Whitehaven Coal is feeling fairly optimistic about thermal and metallurgical coal prices in 2015, marking it as one of the only groups with a positive view on the sector.

Coal remains Australia's second biggest export earner (behind iron ore), but major players including Whitehaven have been running at a loss for several years.

2015 might be the year for a turnaround through, if Whitehaven’s latest outlook is accurate.

“Whitehaven expects a stable to gradual increase in the price for its thermal coal qualities over the next year,” the company said.

The firm has posted record half year sales, as thermal coal is still the lowest cost source of energy for power generators, the outlook said.
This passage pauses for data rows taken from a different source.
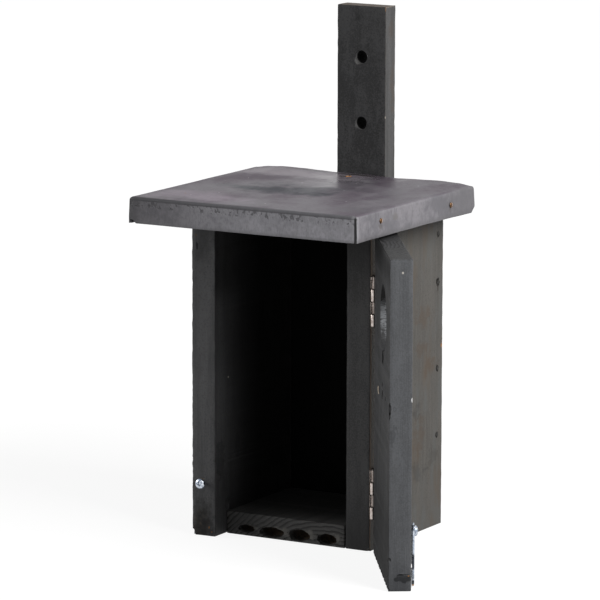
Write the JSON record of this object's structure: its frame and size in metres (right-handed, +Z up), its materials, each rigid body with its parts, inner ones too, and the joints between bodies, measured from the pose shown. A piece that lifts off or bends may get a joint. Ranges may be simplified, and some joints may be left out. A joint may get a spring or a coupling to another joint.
{
  "type": "bird nest box",
  "caption": "Small dark-stained wooden nest box with a flat sheet-covered roof, a side-hinged front door with a round entrance, a swinging hook latch and a drilled hanging batten.",
  "frame": {"origin": "axis of the upper hanging hole at the batten's rear face", "axes": "+Z up, the door's side faces -Y, +X to the hinge side when seen from the front"},
  "size_m": [0.2712, 0.2486, 0.42],
  "materials": {
    "stained_wood": "dark grey stain on sawn softwood, satin",
    "plain_wood": "unplaned board hidden under the sheet",
    "rubber_sheet": "grey rubber roofing sheet, dusty satin",
    "zinc": "bright zinc-plated steel",
    "nickel": "nickel-plated steel, slightly warm",
    "copper": "copper tacks"
  },
  "bodies": {
    "box": {"left_wall": "stained_wood", "right_wall": "stained_wood", "back_panel": "stained_wood", "floor_board": "stained_wood", "left_wall_nails": "zinc", "right_wall_nails": "zinc", "roof_board": "plain_wood", "roof_nails": "zinc", "roof_sheet": "rubber_sheet", "roof_tacks": "copper", "hanging_batten": "stained_wood", "batten_screws": "zinc", "upper_wall_leaf": "nickel", "upper_hinge_pin": "nickel", "lower_wall_leaf": "nickel", "lower_hinge_pin": "nickel", "wall_leaf_screws": "zinc", "striker_screw": "zinc"},
    "door": {"door_panel": "stained_wood", "upper_door_leaf": "nickel", "lower_door_leaf": "nickel", "door_leaf_screws": "zinc", "latch_washer": "zinc", "latch_pivot_screw": "zinc"},
    "hook": {"latch_hook": "zinc"}
  },
  "joints": [
    {"name": "door_hinge", "type": "hinge", "parent": "box", "child": "door", "pos_m": [0.0798, -0.13825, -0.2535], "axis": [0, 0, 1], "range_deg": [-124, 61]},
    {"name": "hook_pivot", "type": "hinge", "parent": "door", "child": "hook", "pos_m": [0.16247, -0.22398, -0.334], "axis": [-0.829, -0.5592, 0], "continuous": true}
  ]
}
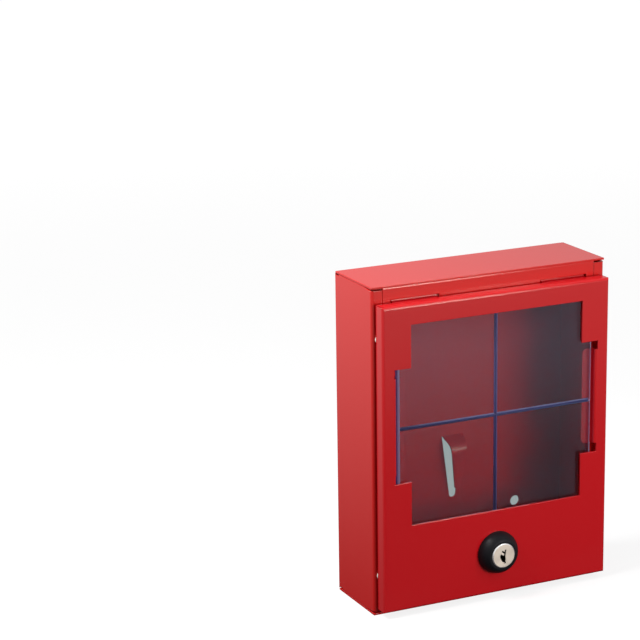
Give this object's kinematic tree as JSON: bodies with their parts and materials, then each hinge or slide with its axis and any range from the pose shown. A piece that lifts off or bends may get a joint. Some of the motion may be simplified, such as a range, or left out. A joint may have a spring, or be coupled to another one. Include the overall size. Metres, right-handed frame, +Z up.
{
  "type": "break glass key box",
  "caption": "Wall-mounted steel key box with a tray door hung on hook tabs, a scored break-out pane and a wafer cam lock.",
  "frame": {"origin": "under the middle of the base, half way between the front of the lock and the back of the case", "axes": "+Z up, +Y into the wall, +X to the right of someone facing the door"},
  "size_m": [0.14, 0.0602, 0.18],
  "materials": {
    "red_paint_case": "gloss red powder coat",
    "red_paint_door": "gloss red powder coat",
    "pane": "clear, faintly grey-blue, scored",
    "black_lock": "satin black",
    "nickel": "nickel plate",
    "zinc_plate": "bright zinc plate",
    "spring_steel": "plain spring steel",
    "wafer_brass": "stamped brass",
    "rubber": "milky clear soft polyurethane"
  },
  "bodies": {
    "case": {"case_shell": "red_paint_case", "door_buffer_lower_left": "rubber", "door_buffer_lower_right": "rubber", "door_buffer_upper_left": "rubber", "door_buffer_upper_right": "rubber"},
    "door": {"door_panel": "red_paint_door", "scored_pane": "pane", "lock_housing": "black_lock", "lock_tooth_washer": "zinc_plate", "lock_nut": "zinc_plate"},
    "plug": {"lock_plug": "nickel", "stop_washer": "zinc_plate", "lock_cam": "zinc_plate", "cam_washer": "zinc_plate", "cam_screw": "zinc_plate", "wafer_1": "wafer_brass", "wafer_2": "wafer_brass", "wafer_3": "wafer_brass", "wafer_4": "wafer_brass", "wafer_5": "wafer_brass", "wafer_spring_1": "spring_steel", "wafer_spring_2": "spring_steel", "wafer_spring_3": "spring_steel", "wafer_spring_4": "spring_steel", "wafer_spring_5": "spring_steel"}
  },
  "joints": [
    {"name": "door_swing", "type": "hinge", "parent": "case", "child": "door", "pos_m": [0, -0.0134, 0.17175], "axis": [-1, 0, 0], "range_deg": [0, 90]},
    {"name": "lock_turn", "type": "hinge", "parent": "door", "child": "plug", "pos_m": [0, -0.0226, 0.027], "axis": [0, 1, 0], "range_deg": [0, 90]}
  ]
}
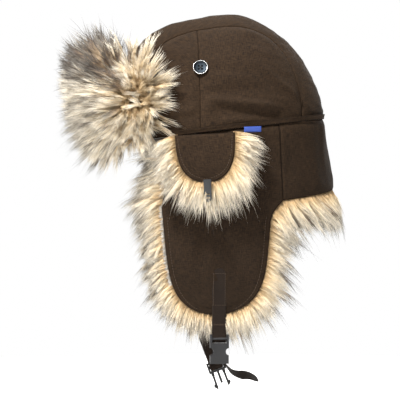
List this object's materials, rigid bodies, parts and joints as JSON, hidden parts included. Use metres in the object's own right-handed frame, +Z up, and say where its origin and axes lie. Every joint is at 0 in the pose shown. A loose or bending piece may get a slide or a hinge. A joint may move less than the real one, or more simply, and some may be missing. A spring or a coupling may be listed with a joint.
{
  "type": "trapper hat",
  "caption": "Trapper hat with a quilted crown, fur-faced visor, buttoned ear covers, fur-lined ear flaps and a side-release chin strap.",
  "frame": {"origin": "middle of the head opening, level with the seam between the crown and the skirt", "axes": "+Z up, -Y the way the hat faces, +X the wearer's left"},
  "size_m": [0.209, 0.3035, 0.418],
  "materials": {
    "outer_fabric": "matte waxed poplin, dark brown",
    "faux_fur": "long pile fur, cream with brown roots and dark tips",
    "wadding": "matte fibre wadding",
    "satin_lining": "soft satin",
    "button_metal": "satin with a bright rim",
    "thread": "matte thread",
    "woven_tag": "woven ribbon",
    "stiffener": "matte foam board",
    "tab_rubber": "matte rubber",
    "webbing": "folded fabric strap",
    "buckle_plastic": "moulded acetal, fine texture"
  },
  "bodies": {
    "hat_body": {"crown_center_panel": "outer_fabric", "crown_front_panel_left": "outer_fabric", "crown_front_panel_right": "outer_fabric", "crown_back_panel_left": "outer_fabric", "crown_back_panel_right": "outer_fabric", "crown_wadding": "wadding", "crown_lining": "satin_lining", "sweatband": "satin_lining", "seam_band": "outer_fabric", "crown_button_left": "button_metal", "crown_button_right": "button_metal", "button_threads": "thread", "side_tag": "woven_tag", "ear_panel_left": "outer_fabric", "ear_panel_right": "outer_fabric", "neck_curtain": "outer_fabric", "neck_fur": "faux_fur", "ear_panel_fur_left": "faux_fur", "ear_panel_fur_right": "faux_fur"},
    "visor": {"visor_shell": "outer_fabric", "visor_board": "stiffener", "visor_fur": "faux_fur"},
    "ear_cover_left": {"ear_cover_shell_left": "outer_fabric", "ear_cover_fur_left": "faux_fur", "button_tab_left": "tab_rubber"},
    "ear_cover_right": {"ear_cover_shell_right": "outer_fabric", "ear_cover_fur_right": "faux_fur", "button_tab_right": "tab_rubber"},
    "ear_flap_left": {"ear_flap_shell_left": "outer_fabric", "ear_flap_wadding_left": "wadding", "ear_flap_fur_left": "faux_fur", "strap_anchor_left": "webbing"},
    "ear_flap_right": {"ear_flap_shell_right": "outer_fabric", "ear_flap_wadding_right": "wadding", "ear_flap_fur_right": "faux_fur", "strap_anchor_right": "webbing"},
    "strap_left": {"chin_strap_left": "webbing", "buckle_socket": "buckle_plastic"},
    "strap_right": {"chin_strap_right": "webbing", "buckle_plug": "buckle_plastic", "strap_tail": "webbing"},
    "latch_front": {"buckle_latch_front": "buckle_plastic"},
    "latch_back": {"buckle_latch_back": "buckle_plastic"}
  },
  "joints": [
    {"name": "visor_fold", "type": "hinge", "parent": "hat_body", "child": "visor", "pos_m": [0, -0.106, -0.014], "axis": [1, 0, 0], "range_deg": [0, 100]},
    {"name": "ear_cover_left_lift", "type": "hinge", "parent": "hat_body", "child": "ear_cover_left", "pos_m": [0.08927, -0.03, -0.00554], "axis": [-0.113, -0.9922, -0.0523], "range_deg": [0, 176]},
    {"name": "ear_cover_right_lift", "type": "hinge", "parent": "hat_body", "child": "ear_cover_right", "pos_m": [-0.08927, -0.03, -0.00554], "axis": [-0.113, 0.9922, 0.0523], "range_deg": [0, 176]},
    {"name": "ear_flap_left_fold", "type": "hinge", "parent": "hat_body", "child": "ear_flap_left", "pos_m": [0.0955, -0.018, -0.084], "axis": [0, -1, 0], "range_deg": [0, 175]},
    {"name": "ear_flap_right_fold", "type": "hinge", "parent": "hat_body", "child": "ear_flap_right", "pos_m": [-0.0955, -0.018, -0.084], "axis": [0, 1, 0], "range_deg": [0, 175]},
    {"name": "strap_left_swing", "type": "hinge", "parent": "ear_flap_left", "child": "strap_left", "pos_m": [0.0816, -0.014, -0.199], "axis": [0, -1, 0], "range_deg": [-8, 40]},
    {"name": "strap_right_swing", "type": "hinge", "parent": "ear_flap_right", "child": "strap_right", "pos_m": [-0.0816, -0.014, -0.199], "axis": [0, 1, 0], "range_deg": [-8, 40]},
    {"name": "latch_front_squeeze", "type": "hinge", "parent": "strap_right", "child": "latch_front", "pos_m": [-0.0816, -0.00543, -0.27585], "axis": [1, 0, 0], "range_deg": [0, 8], "stiffness_Nm_per_rad": 0.02},
    {"name": "latch_back_squeeze", "type": "hinge", "parent": "strap_right", "child": "latch_back", "pos_m": [-0.0816, 0.00698, -0.27134], "axis": [-1, 0, 0], "range_deg": [0, 8], "stiffness_Nm_per_rad": 0.02}
  ],
  "couplings": [
    {"joint": "latch_back_squeeze", "follows": "latch_front_squeeze", "ratio": 1}
  ]
}
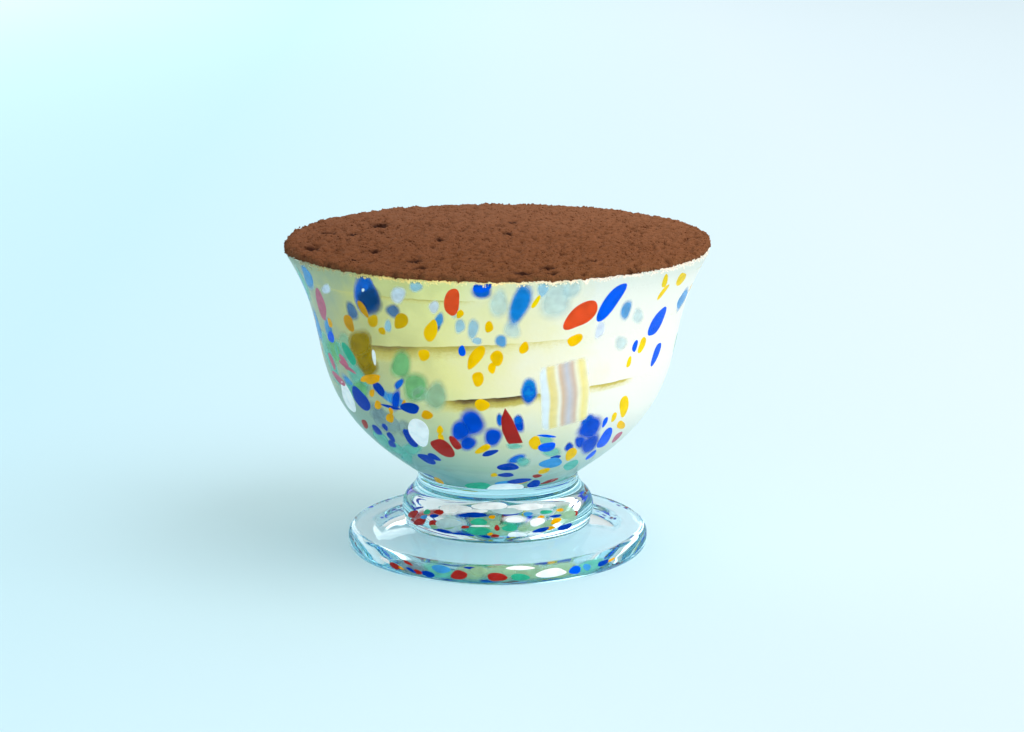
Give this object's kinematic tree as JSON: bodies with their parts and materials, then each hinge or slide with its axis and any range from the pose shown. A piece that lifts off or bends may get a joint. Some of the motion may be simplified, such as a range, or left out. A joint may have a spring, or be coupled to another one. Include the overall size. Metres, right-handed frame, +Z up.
{
  "type": "tiramisu in a footed glass cup",
  "caption": "Layered coffee and cream dessert dusted with cocoa, served in a flared cup of thick colour-flecked glass on a solid round foot.",
  "frame": {"origin": "centre of the foot's flat underside", "axes": "+Z up along the cup's axis of revolution; -Y towards the viewer of the front"},
  "size_m": [0.1055, 0.105, 0.0787],
  "materials": {
    "glass": "clear polished hand-made glass with colour flecks",
    "cream": "soft pale yellow mascarpone cream",
    "sponge": "coffee-soaked sponge, brown above and yellow below",
    "cocoa": "dry matt cocoa powder"
  },
  "bodies": {
    "root": {"glass_cup": "glass", "cream_base": "cream", "cream_lower": "cream", "cream_upper": "cream", "cream_top": "cream", "sponge_lower": "sponge", "sponge_middle": "sponge", "sponge_upper": "sponge", "cocoa": "cocoa"}
  },
  "joints": []
}
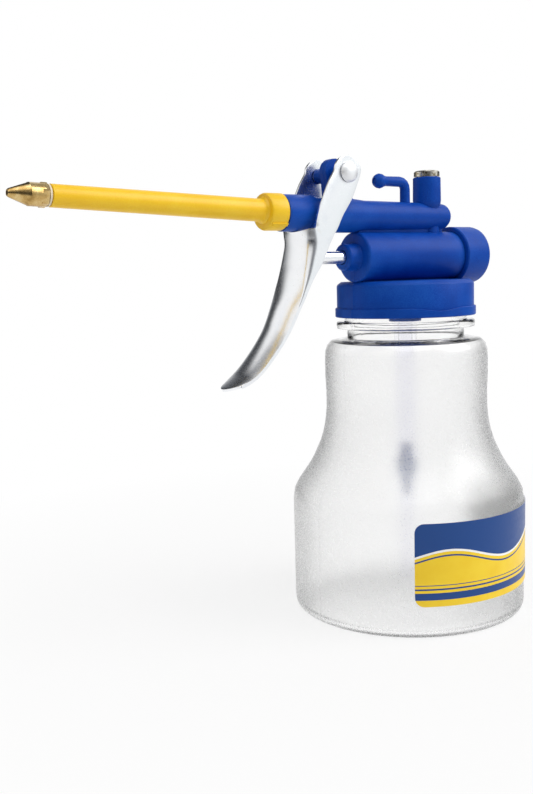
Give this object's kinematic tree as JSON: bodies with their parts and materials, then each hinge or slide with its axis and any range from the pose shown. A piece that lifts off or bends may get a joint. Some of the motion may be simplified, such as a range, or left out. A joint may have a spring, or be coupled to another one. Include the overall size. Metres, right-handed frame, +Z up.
{
  "type": "oil can",
  "caption": "Hand pump oil can: see-through waisted bottle, screw-on pump head with squeeze lever, horizontal plunger and long spout with a cone nozzle.",
  "frame": {"origin": "centre of the bottle's base, on the ground", "axes": "+Z up along the bottle's axis; the spout points along -X and the pump lies in the plane Y = 0"},
  "size_m": [0.2033, 0.0905, 0.1726],
  "materials": {
    "bottle": "blow-moulded natural polythene, frosted and see-through",
    "label": "printed film, plain fields and stripes",
    "cap_gasket": "black rubber",
    "pump_head": "moulded blue plastic, fine grain",
    "barrel_cap": "moulded blue plastic, fine grain",
    "barrel_cap_ring": "black rubber",
    "gland_seal": "black rubber",
    "suction_tube": "natural polythene",
    "foot_valve": "dark blue plastic",
    "suction_hose": "natural polythene",
    "valve_plug": "nickel-plated, turned",
    "plug_washer": "black rubber",
    "spout_ring": "black rubber",
    "spout": "moulded yellow plastic, satin",
    "nozzle_washer": "white nylon",
    "nozzle": "turned brass",
    "return_spring": "spring wire",
    "outlet_spring": "spring wire",
    "plunger_rod": "bright drawn rod",
    "piston": "white acetal",
    "piston_ring": "black rubber",
    "inlet_ball": "polished ball",
    "outlet_ball": "polished ball",
    "lever": "pressed sheet, bright zinc plate",
    "lever_pin": "rivet, bright zinc plate"
  },
  "bodies": {
    "bottle": {"bottle": "bottle", "label": "label"},
    "gasket": {"cap_gasket": "cap_gasket"},
    "head": {"pump_head": "pump_head", "barrel_cap": "barrel_cap", "barrel_cap_ring": "barrel_cap_ring", "gland_seal": "gland_seal", "suction_tube": "suction_tube", "foot_valve": "foot_valve", "suction_hose": "suction_hose", "valve_plug": "valve_plug", "plug_washer": "plug_washer", "spout_ring": "spout_ring", "spout": "spout", "nozzle_washer": "nozzle_washer", "nozzle": "nozzle", "return_spring": "return_spring", "outlet_spring": "outlet_spring"},
    "plunger": {"plunger_rod": "plunger_rod", "piston": "piston", "piston_ring": "piston_ring"},
    "inlet_ball": {"inlet_ball": "inlet_ball"},
    "outlet_ball": {"outlet_ball": "outlet_ball"},
    "lever": {"lever": "lever", "lever_pin": "lever_pin"}
  },
  "joints": [
    {"name": "thread_lift", "type": "slide", "parent": "bottle", "child": "gasket", "axis": [0, 0, 1], "range_m": [0, 0.009]},
    {"name": "head_turn", "type": "hinge", "parent": "gasket", "child": "head", "pos_m": [0, 0, 0.1278], "axis": [0, 0, 1], "range_deg": [0, 810]},
    {"name": "lever_pivot", "type": "hinge", "parent": "head", "child": "lever", "pos_m": [-0.035, 0, 0.1667], "axis": [0, -1, 0], "range_deg": [0, 22], "stiffness_Nm_per_rad": 0.461, "springref_deg": -11.46},
    {"name": "plunger_slide", "type": "slide", "parent": "head", "child": "plunger", "axis": [1, 0, 0], "range_m": [0, 0.01195], "deforming": ["return_spring"]},
    {"name": "outlet_lift", "type": "slide", "parent": "head", "child": "outlet_ball", "axis": [0, 0, 1], "range_m": [0, 0.0012], "stiffness_N_per_m": 50, "springref_m": -0.002, "deforming": ["outlet_spring"]},
    {"name": "inlet_lift", "type": "slide", "parent": "head", "child": "inlet_ball", "axis": [0, 0, 1], "range_m": [0, 0.001]}
  ],
  "couplings": [
    {"joint": "thread_lift", "follows": "head_turn", "m_per_rad": 0.00063662},
    {"joint": "plunger_slide", "follows": "lever_pivot", "m_per_rad": 0.031}
  ]
}
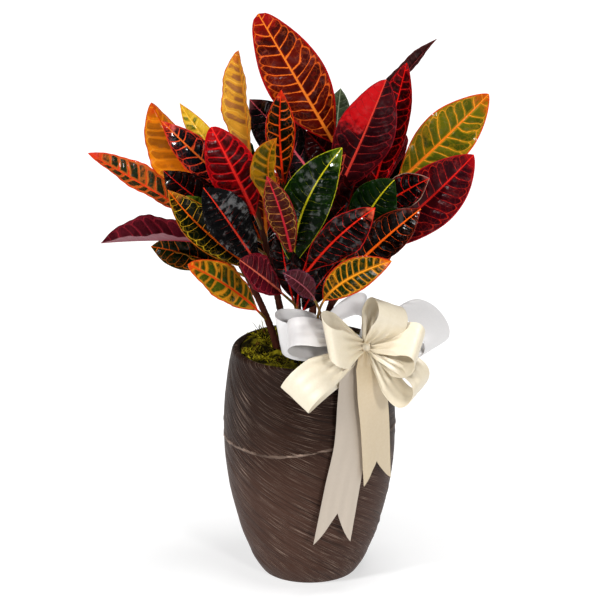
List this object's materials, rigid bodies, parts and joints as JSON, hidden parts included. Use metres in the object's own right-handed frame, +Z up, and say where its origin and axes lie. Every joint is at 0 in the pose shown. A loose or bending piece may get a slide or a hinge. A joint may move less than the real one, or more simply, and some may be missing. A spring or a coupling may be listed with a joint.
{
  "type": "potted croton",
  "caption": "Bushy croton with broad veined leaves in red, orange, yellow and green, standing in moss in a tall combed brown planter with a white and cream ribbon bow on its rim.",
  "frame": {"origin": "middle of the planter's flat foot, on the surface that it stands on", "axes": "+Z up, -Y towards the front, where the bow hangs, +X to the viewer's right"},
  "size_m": [0.4548, 0.2759, 0.6672],
  "materials": {
    "planter": "matte, combed in shallow waves",
    "soil": "dull, crumbly",
    "moss": "tufted, dull",
    "foliage": "waxy, half gloss, veined",
    "wood": "plain",
    "white_ribbon": "satin",
    "cream_ribbon": "satin"
  },
  "bodies": {
    "root": {"planter": "planter", "root_ball": "soil", "moss": "moss", "leafy_stem_left": "foliage", "leafy_stem_left_centre": "foliage", "leafy_stem_centre": "foliage", "leafy_stem_back": "foliage", "leafy_stem_right": "foliage", "bow_pick": "wood", "bow_white": "white_ribbon", "bow_cream": "cream_ribbon"}
  },
  "joints": []
}
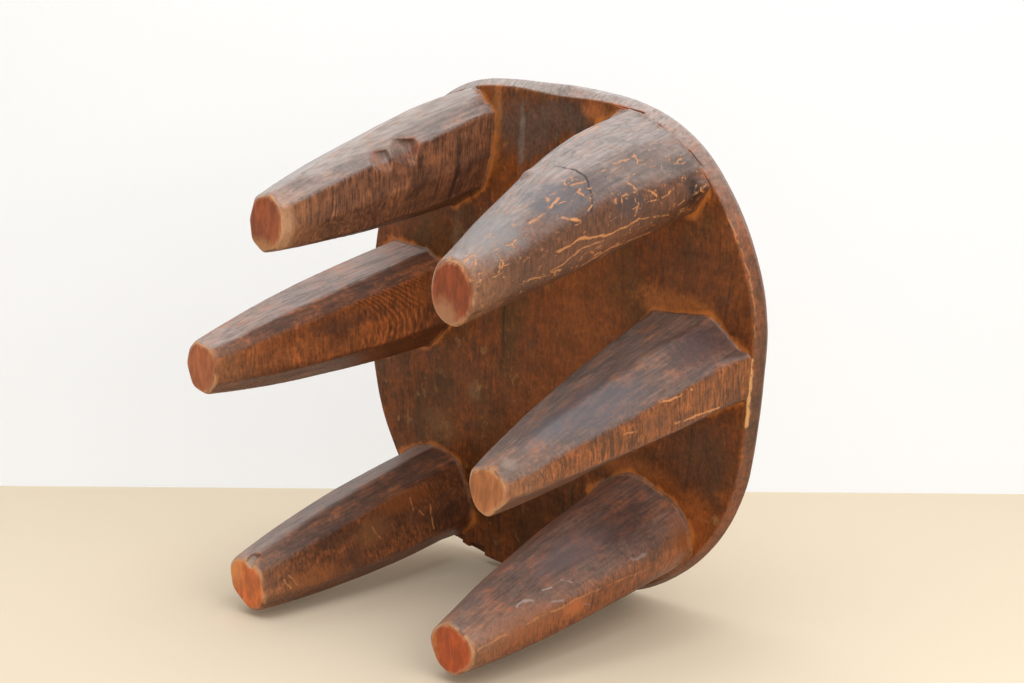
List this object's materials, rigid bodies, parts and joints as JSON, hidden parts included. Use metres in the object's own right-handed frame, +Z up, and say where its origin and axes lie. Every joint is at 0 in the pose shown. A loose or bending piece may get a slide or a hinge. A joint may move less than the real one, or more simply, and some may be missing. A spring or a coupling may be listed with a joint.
{
  "type": "carved wooden stool",
  "caption": "Low round stool hewn from one block of wood, with a dished, hand-cut seat and faceted, swelling legs that spread towards its edge.",
  "frame": {"origin": "centre of the bounding box, on the floor between the feet", "axes": "+Z up through the seat, -Y towards the front, +X to the right as seen from the front"},
  "size_m": [0.3446, 0.368, 0.22],
  "materials": {
    "seat_wood": "hand-rubbed dark patina, worn grey along the rim",
    "leg_wood": "adzed and hand-rubbed, orange where the patina has worn through"
  },
  "bodies": {
    "root": {"seat": "seat_wood", "leg_back_right": "leg_wood", "leg_back_left": "leg_wood", "leg_mid_right": "leg_wood", "leg_mid_left": "leg_wood", "leg_front_right": "leg_wood", "leg_front_left": "leg_wood"}
  },
  "joints": []
}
It also claimed that the International Energy Agency is forecasting average demand to increase by 2.1 per cent a year until 2019.

Whitehaven says that demand from China has diminshed, but the company began selling more to Japan and Korea in the same period. It expects production cuts in the metallurgical coal market were still working their way through, and should boost prices sometime soon.

Whitehaven saw lower prices in the December quarter than in the preceding three months, which compares poorly with the same time the year before, which saw the NSW-based miner's sales rise by six per cent.

Analysts have broadly predicted another tough year for coal miners, but some say that Whitehaven’s performance is strong, relatively speaking.

While the company’s strong sales continue to generate cashflow, thermal coal is getting better prices than the benchmark, and Whitehaven will be well placed when 10 per cent of global metallurgical supplies drop out through mine closures in coming months.